APPRAISAL MANAGEMENT COMPANIES                                                  H.B. 5481 (H-1):

                                                                              SUMMARY OF HOUSE-PASSED BILL

                                                                                                         IN COMMITTEE

 

 

 

 

 

 

 

 

 

House Bill 5481 (Substitute H-1 as passed by the House)

Sponsor:  Representative Diana Farrington

House Committee:  Financial Services

Senate Committee:  Regulatory Reform

 

Date Completed:  6-23-20

 


CONTENT

 

The bill would amend Article 26A of the Occupational Code to do the following:

 

 --   Require an applicant for licensure as an appraisal management company or a Federally regulated appraisal management company to provide the Department of Licensing and Regulatory Affairs (LARA) with any national registry information and fees required by the appraisal subcommittee of the Federal Financial Institutions Examination Council.

 --   Prohibit LARA from granting a license as an appraisal management company if any person who was a direct or indirect owner of the applicant had had an appraiser license or certificate refused, denied, canceled, surrendered instead of revocation, or revoked for a substantive cause.

 --   Require LARA to compile, at least monthly, a list of appraisal management company licensees and Federally regulated appraisal management companies under Article 26A and provide it to the appraisal subcommittee of the Federal Financial Institutions Examination Council, and remit the appropriate fee.

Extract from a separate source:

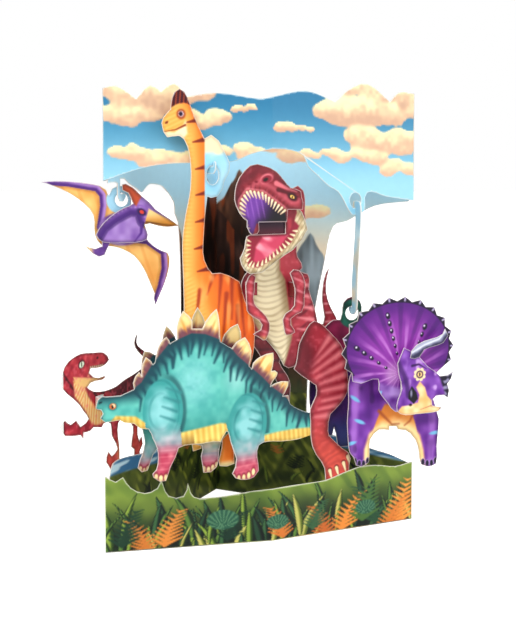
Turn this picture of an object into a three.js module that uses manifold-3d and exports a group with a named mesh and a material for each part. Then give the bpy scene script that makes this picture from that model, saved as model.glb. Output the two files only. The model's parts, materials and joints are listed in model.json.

 --   Specify that an appraisal management company would be subject to penalties if it failed, neglected, or refused to pay an independent appraiser for an appraisal or valuation assignment within 30, instead of 60, days after the date on which the independent appraiser transmitted or otherwise provided the completed appraisal or valuation to the appraisal management company or its assignee, subject to exceptions.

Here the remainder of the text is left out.